This is where the big innovation happens. If you’re familiar with NationBuilder you know that you can specify a “point person” as the primary point of contact for groups of supporters on each action page type. In a snowflake campaign, you want to create tiers of responsibility using point people flowing out from the centre.  All of your voters in your database are assigned to the Neighbourhood Team Leader as a point person in that district. Then that person is assigned to the regional team lead and all the regional team leaders are assigned to the central staff person coordinating the program. You get the point. What this means is that when you combine point people with permission sets, Neighbourhood Team Leads can see only the people they’re responsible for organizing, and your Regional Leads can only see the people further down out the snowflake.
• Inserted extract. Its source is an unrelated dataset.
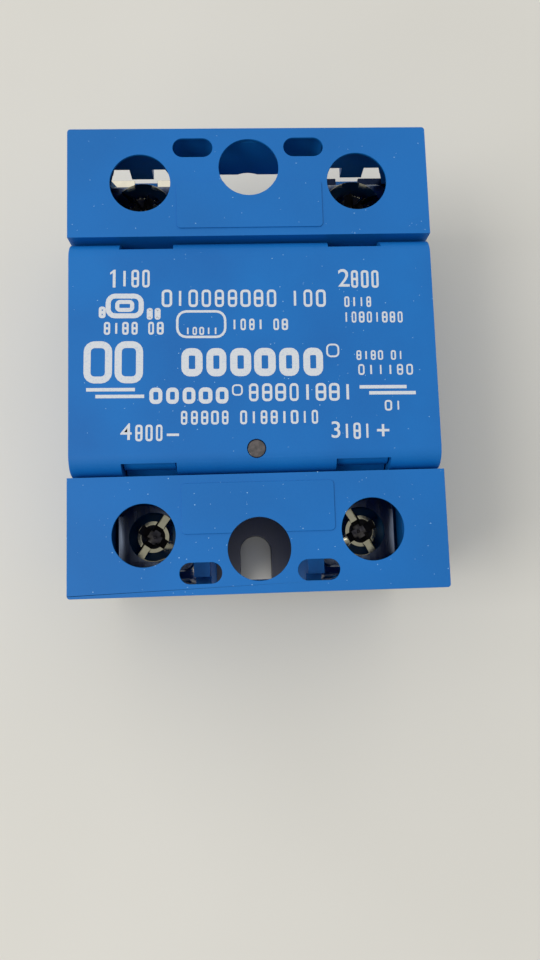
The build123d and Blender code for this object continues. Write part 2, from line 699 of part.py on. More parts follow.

You are able to decentralize leadership but also clearly set responsibilities and expectations.

Use Auto-Districting & Precinct Assignment to Automate your Snowflake:

You’re thinking, “Okay, so this all sounds great. But how do I put this into practice? Will I have to manually assign voters to the correct point person?” The answer is no. By using auto-districting and precinct assignments - both features in your database - you can ensure that all levels of your snowflake are occupied and busy with the right people at all times. This relieves you from spending all your time in your nation planning for others, and leaves you more time to lead. It also allows you to filter and target your voters. In essence, it ensures your canvassers don’t hear, You were here yesterday!” at the door.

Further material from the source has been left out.